THE TASK: Quote the whole listing word for word, please.

DATA SUPPLIED:
::::::::
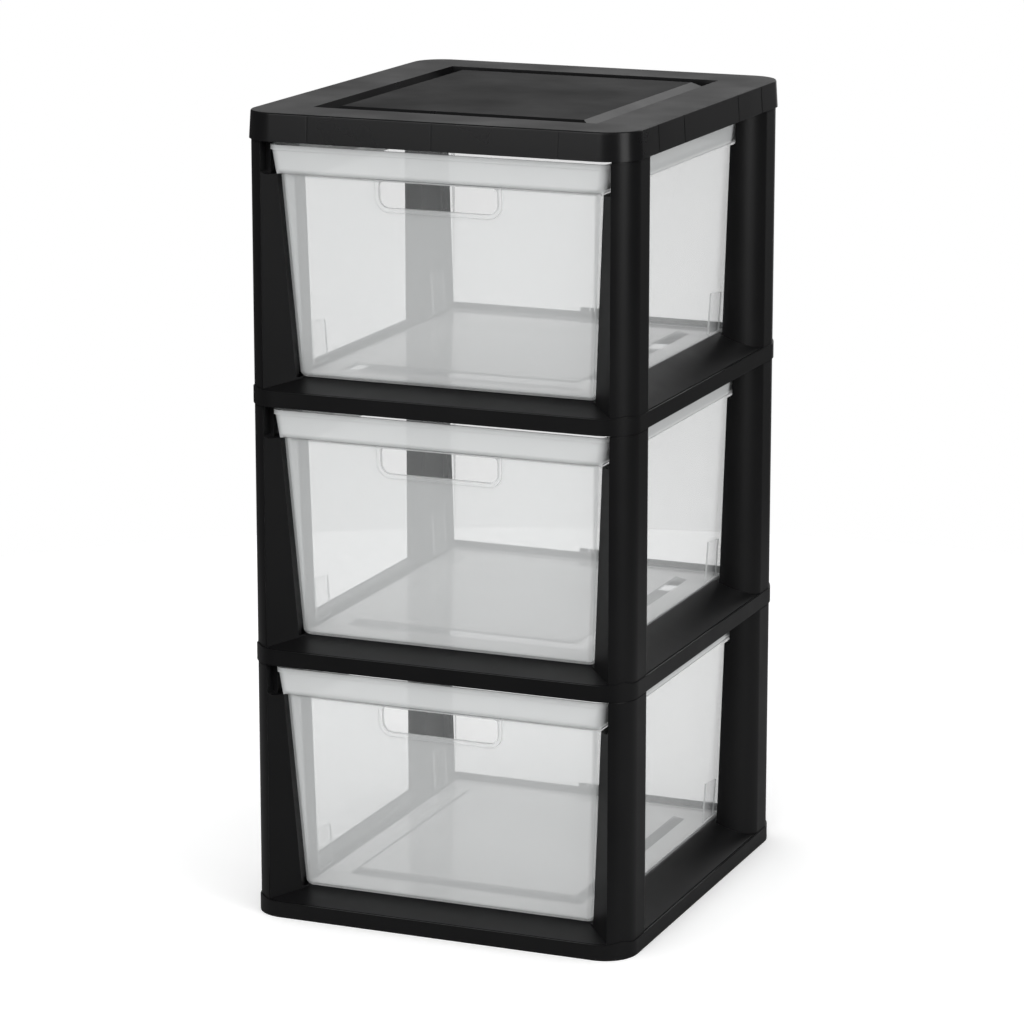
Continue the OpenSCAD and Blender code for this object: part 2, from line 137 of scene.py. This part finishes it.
def applyModifier(piece, kind, **settings):
    pickOnly(piece)
    modifier = piece.modifiers.new(kind.lower(), kind)
    for key, value in settings.items():
        setattr(modifier, key, value)
    bpy.ops.object.modifier_apply(modifier=modifier.name)


def combine(piece, other, operation):
    applyModifier(piece, "BOOLEAN", object=other, operation=operation, solver="EXACT")
    bpy.data.objects.remove(other)


edgeFinish = {
    "segments": 2,
    "largeFaces": 80,  # how much more a large face counts than a small one where their shading meets
    "flatFrom": 9 * mm,
}


# every piece's shape holds softEdge, and in degrees sharpFrom and smoothUnder
def finishEdges(piece, shape):
    applyModifier(
        piece, "BEVEL", width=shape["softEdge"], segments=edgeFinish["segments"], limit_method="ANGLE",
        angle_limit=math.radians(shape["sharpFrom"]), use_clamp_overlap=True,
    )
    pickOnly(piece)
    bpy.ops.object.shade_smooth_by_angle(angle=math.radians(shape["smoothUnder"]))
    applyModifier(piece, "WEIGHTED_NORMAL", keep_sharp=True, weight=edgeFinish["largeFaces"])
    keepFlat(piece, edgeFinish["flatFrom"])


# faces wider than this shade as true planes; only the narrow ones round over
def keepFlat(piece, width):
    mesh = piece.data
    normals = [corner.vector.copy() for corner in mesh.corner_normals]
    for face in mesh.polygons:
        corners = [mesh.vertices[i].co for i in face.vertices]
        longest = max((a - b).length for a, b in zip(corners, corners[1:] + corners[:1]))
        if face.area > width * longest:
            for i in face.loop_indices:
                normals[i] = face.normal.copy()
    mesh.normals_split_custom_set(normals)


# one drawer is modelled, and the other two are copies a tier higher
drawerShape = {
    "wall": 2 * mm,
    "rimHeight": 23 * mm,
    "rimStep": 5 * mm,
    "rimDraft": 2.2 * mm,
    "rimEdge": 4.5 * mm,
    "rimSegments": 4,
    "lipHeight": 4 * mm,
    "lipOut": 1 * mm,
    "sideTaper": 9.5 * mm,
    "endTaper": 11.5 * mm,
    "cornerRadius": 7 * mm,
    "cornerSegments": 6,
    "floorEdge": 5 * mm,
    "floorSegments": 5,
    "floorSideBorder": 24 * mm,
    "floorEndBorder": 35 * mm,
    "floorRaise": 4 * mm,
    "floorSlope": 7.5 * mm,
    "softEdge": 0.35 * mm,
    "sharpFrom": 35,
    "smoothUnder": 25,
}
slotShape = {
    "width": 98 * mm,
    "height": 20.5 * mm,
    "drop": 1 * mm,
    "lowRadius": 8 * mm,
    "lowSegments": 10,
    "highRadius": 3 * mm,
    "highSegments": 6,
    "beadWidth": 3.4 * mm,
    "beadOut": 1.6 * mm,
    "beadEdge": 0.6 * mm,
    "beadSegments": 2,
}
padShape = {
    "width": 25 * mm,
    "height": 35 * mm,
    "topFall": 3 * mm,  # its top runs down towards the back by this much
    "thickness": 1.8 * mm,
    "lift": 5 * mm,
    "fromMiddle": 117 * mm,
    "edge": 0.6 * mm,
    "segments": 2,
}


def modelTub(shape):
    low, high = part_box("bottom_drawer")
    rimX = high.x - shape["lipOut"]
    rimY = high.y - shape["lipOut"]
    rimZ = high.z - shape["rimHeight"]
    wallX = rimX - shape["rimStep"]
    wallY = rimY - shape["rimStep"]
    footX = wallX - shape["sideTaper"]
    footY = wallY - shape["endTaper"]
    tub = addBlock("drawerTub", (-footX, -footY, low.z), (footX, footY, rimZ))
    openMesh(tub)
    # the walls lean outwards
    pickFaces(tub, lambda place, normal: normal.z > alongAxis)
    bpy.ops.transform.resize(value=(wallX / footX, wallY / footY, 1), center_override=(0, 0, rimZ))
    roundEdges(tub, lambda a, b: abs(a.z - b.z) > rimZ / 2, shape["cornerRadius"], shape["cornerSegments"])
    roundEdges(tub, lambda a, b: max(a.z, b.z) < low.z + mm, shape["floorEdge"], shape["floorSegments"])
    # rim: out, up with a little draft, out again for the lip, and up
    lowX = rimX - shape["rimDraft"]
    lowY = rimY - shape["rimDraft"]
    steps = (
        (lowX / wallX, lowY / wallY, 0),
        (rimX / lowX, rimY / lowY, shape["rimHeight"] - shape["lipHeight"]),
        (high.x / rimX, high.y / rimY, 0),
        (1, 1, shape["lipHeight"]),
    )
    pickFaces(tub, lambda place, normal: normal.z > alongAxis and place.z > rimZ - mm)
    for growX, growY, rise in steps:
        bpy.ops.mesh.extrude_region_move(TRANSFORM_OT_translate={"value": (0, 0, rise)})
        bpy.ops.transform.resize(value=(growX, growY, 1), center_override=(0, 0, rimZ))
    bpy.ops.mesh.delete(type="FACE")
    roundEdges(
        tub,
        lambda a, b: max(abs(a.z - rimZ), abs(b.z - rimZ)) < near
        and all(abs(p.x) > wallX + mm or abs(p.y) > wallY + mm for p in (a, b)),
        shape["rimEdge"], shape["rimSegments"],
    )
    # raised panel in the floor, with mitred slopes
    panelX = footX - shape["floorSideBorder"]
    panelY = footY - shape["floorEndBorder"]
    for side, normal in (((panelX, 0, 0), (1, 0, 0)), ((0, panelY, 0), (0, 1, 0))):
        for sign in (-1, 1):
            pickFaces(tub, lambda place, facing: facing.z < -alongAxis and place.z < low.z + near)
            bpy.ops.mesh.bisect(plane_co=[sign * value for value in side], plane_no=normal)
    pickFaces(tub, lambda place, facing: facing.z < -alongAxis and abs(place.x) < mm and abs(place.y) < mm)
    bpy.ops.mesh.inset(thickness=shape["floorSlope"], depth=-shape["floorRaise"])
    closeMesh()
    applyModifier(tub, "SOLIDIFY", thickness=shape["wall"], offset=-1, use_even_offset=True, use_rim=True)
    return tub, Vector((wallX, wallY, rimZ)), Vector((footX, footY, low.z))


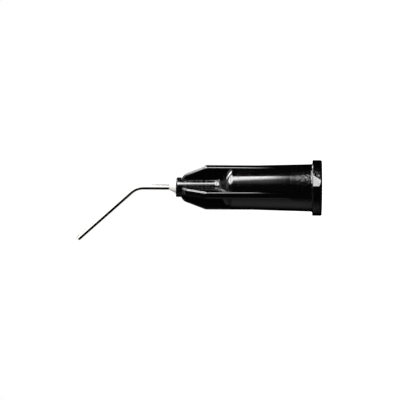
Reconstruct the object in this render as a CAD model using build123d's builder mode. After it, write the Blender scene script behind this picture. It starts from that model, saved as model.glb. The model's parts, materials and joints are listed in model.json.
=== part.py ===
::::::::
TASK RESPONSE:
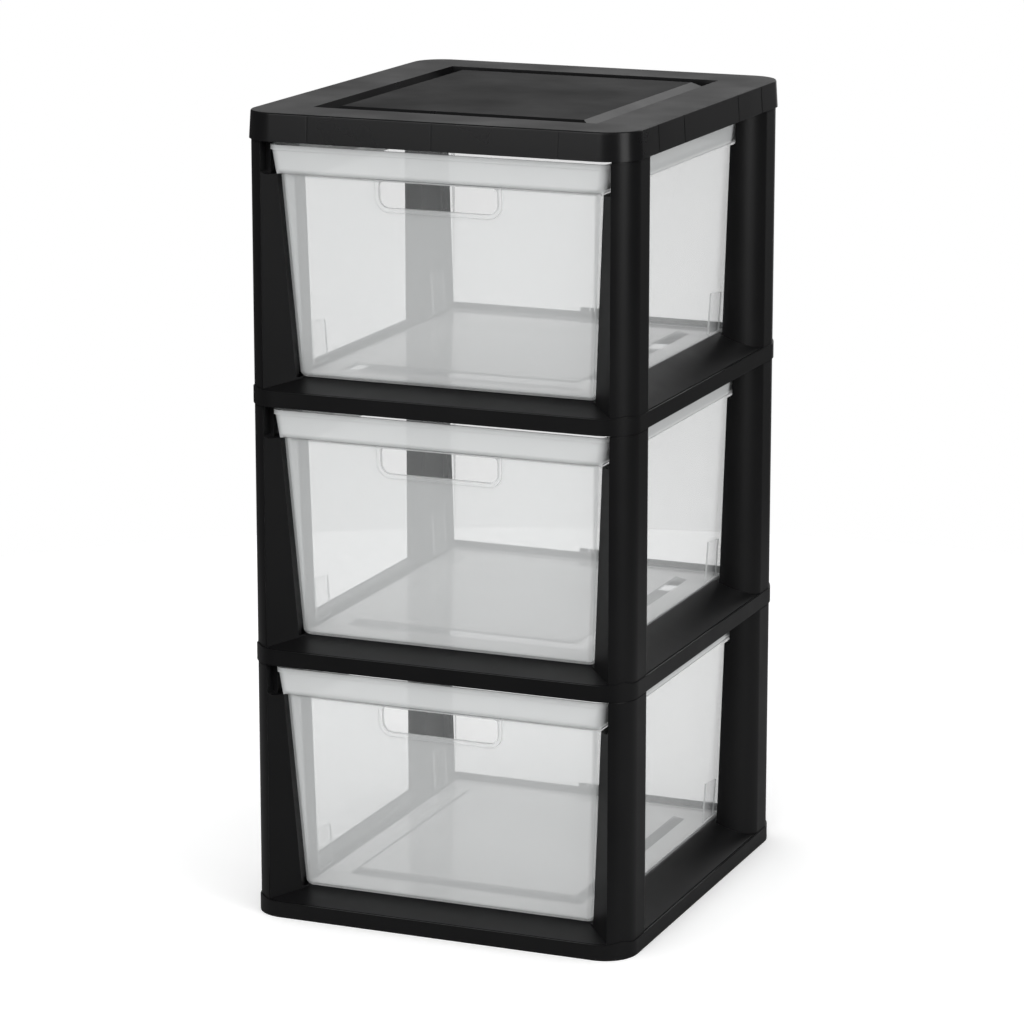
Continue the OpenSCAD and Blender code for this object: part 2, from line 137 of scene.py. This part finishes it.
def applyModifier(piece, kind, **settings):
    pickOnly(piece)
    modifier = piece.modifiers.new(kind.lower(), kind)
    for key, value in settings.items():
        setattr(modifier, key, value)
    bpy.ops.object.modifier_apply(modifier=modifier.name)


def combine(piece, other, operation):
    applyModifier(piece, "BOOLEAN", object=other, operation=operation, solver="EXACT")
    bpy.data.objects.remove(other)


edgeFinish = {
    "segments": 2,
    "largeFaces": 80,  # how much more a large face counts than a small one where their shading meets
    "flatFrom": 9 * mm,
}


# every piece's shape holds softEdge, and in degrees sharpFrom and smoothUnder
def finishEdges(piece, shape):
    applyModifier(
        piece, "BEVEL", width=shape["softEdge"], segments=edgeFinish["segments"], limit_method="ANGLE",
        angle_limit=math.radians(shape["sharpFrom"]), use_clamp_overlap=True,
    )
    pickOnly(piece)
    bpy.ops.object.shade_smooth_by_angle(angle=math.radians(shape["smoothUnder"]))
    applyModifier(piece, "WEIGHTED_NORMAL", keep_sharp=True, weight=edgeFinish["largeFaces"])
    keepFlat(piece, edgeFinish["flatFrom"])


# faces wider than this shade as true planes; only the narrow ones round over
def keepFlat(piece, width):
    mesh = piece.data
    normals = [corner.vector.copy() for corner in mesh.corner_normals]
    for face in mesh.polygons:
        corners = [mesh.vertices[i].co for i in face.vertices]
        longest = max((a - b).length for a, b in zip(corners, corners[1:] + corners[:1]))
        if face.area > width * longest:
            for i in face.loop_indices:
                normals[i] = face.normal.copy()
    mesh.normals_split_custom_set(normals)


# one drawer is modelled, and the other two are copies a tier higher
drawerShape = {
    "wall": 2 * mm,
    "rimHeight": 23 * mm,
    "rimStep": 5 * mm,
    "rimDraft": 2.2 * mm,
    "rimEdge": 4.5 * mm,
    "rimSegments": 4,
    "lipHeight": 4 * mm,
    "lipOut": 1 * mm,
    "sideTaper": 9.5 * mm,
    "endTaper": 11.5 * mm,
    "cornerRadius": 7 * mm,
    "cornerSegments": 6,
    "floorEdge": 5 * mm,
    "floorSegments": 5,
    "floorSideBorder": 24 * mm,
    "floorEndBorder": 35 * mm,
    "floorRaise": 4 * mm,
    "floorSlope": 7.5 * mm,
    "softEdge": 0.35 * mm,
    "sharpFrom": 35,
    "smoothUnder": 25,
}
slotShape = {
    "width": 98 * mm,
    "height": 20.5 * mm,
    "drop": 1 * mm,
    "lowRadius": 8 * mm,
    "lowSegments": 10,
    "highRadius": 3 * mm,
    "highSegments": 6,
    "beadWidth": 3.4 * mm,
    "beadOut": 1.6 * mm,
    "beadEdge": 0.6 * mm,
    "beadSegments": 2,
}
padShape = {
    "width": 25 * mm,
    "height": 35 * mm,
    "topFall": 3 * mm,  # its top runs down towards the back by this much
    "thickness": 1.8 * mm,
    "lift": 5 * mm,
    "fromMiddle": 117 * mm,
    "edge": 0.6 * mm,
    "segments": 2,
}


def modelTub(shape):
    low, high = part_box("bottom_drawer")
    rimX = high.x - shape["lipOut"]
    rimY = high.y - shape["lipOut"]
    rimZ = high.z - shape["rimHeight"]
    wallX = rimX - shape["rimStep"]
    wallY = rimY - shape["rimStep"]
    footX = wallX - shape["sideTaper"]
    footY = wallY - shape["endTaper"]
    tub = addBlock("drawerTub", (-footX, -footY, low.z), (footX, footY, rimZ))
    openMesh(tub)
    # the walls lean outwards
    pickFaces(tub, lambda place, normal: normal.z > alongAxis)
    bpy.ops.transform.resize(value=(wallX / footX, wallY / footY, 1), center_override=(0, 0, rimZ))
    roundEdges(tub, lambda a, b: abs(a.z - b.z) > rimZ / 2, shape["cornerRadius"], shape["cornerSegments"])
    roundEdges(tub, lambda a, b: max(a.z, b.z) < low.z + mm, shape["floorEdge"], shape["floorSegments"])
    # rim: out, up with a little draft, out again for the lip, and up
    lowX = rimX - shape["rimDraft"]
    lowY = rimY - shape["rimDraft"]
    steps = (
        (lowX / wallX, lowY / wallY, 0),
        (rimX / lowX, rimY / lowY, shape["rimHeight"] - shape["lipHeight"]),
        (high.x / rimX, high.y / rimY, 0),
        (1, 1, shape["lipHeight"]),
    )
    pickFaces(tub, lambda place, normal: normal.z > alongAxis and place.z > rimZ - mm)
    for growX, growY, rise in steps:
        bpy.ops.mesh.extrude_region_move(TRANSFORM_OT_translate={"value": (0, 0, rise)})
        bpy.ops.transform.resize(value=(growX, growY, 1), center_override=(0, 0, rimZ))
    bpy.ops.mesh.delete(type="FACE")
    roundEdges(
        tub,
        lambda a, b: max(abs(a.z - rimZ), abs(b.z - rimZ)) < near
        and all(abs(p.x) > wallX + mm or abs(p.y) > wallY + mm for p in (a, b)),
        shape["rimEdge"], shape["rimSegments"],
    )
    # raised panel in the floor, with mitred slopes
    panelX = footX - shape["floorSideBorder"]
    panelY = footY - shape["floorEndBorder"]
    for side, normal in (((panelX, 0, 0), (1, 0, 0)), ((0, panelY, 0), (0, 1, 0))):
        for sign in (-1, 1):
            pickFaces(tub, lambda place, facing: facing.z < -alongAxis and place.z < low.z + near)
            bpy.ops.mesh.bisect(plane_co=[sign * value for value in side], plane_no=normal)
    pickFaces(tub, lambda place, facing: facing.z < -alongAxis and abs(place.x) < mm and abs(place.y) < mm)
    bpy.ops.mesh.inset(thickness=shape["floorSlope"], depth=-shape["floorRaise"])
    closeMesh()
    applyModifier(tub, "SOLIDIFY", thickness=shape["wall"], offset=-1, use_even_offset=True, use_rim=True)
    return tub, Vector((wallX, wallY, rimZ)), Vector((footX, footY, low.z))


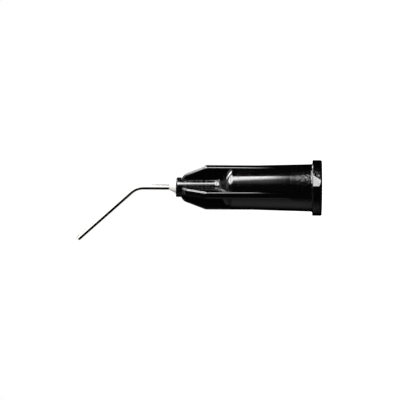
Reconstruct the object in this render as a CAD model using build123d's builder mode. After it, write the Blender scene script behind this picture. It starts from that model, saved as model.glb. The model's parts, materials and joints are listed in model.json.
=== part.py ===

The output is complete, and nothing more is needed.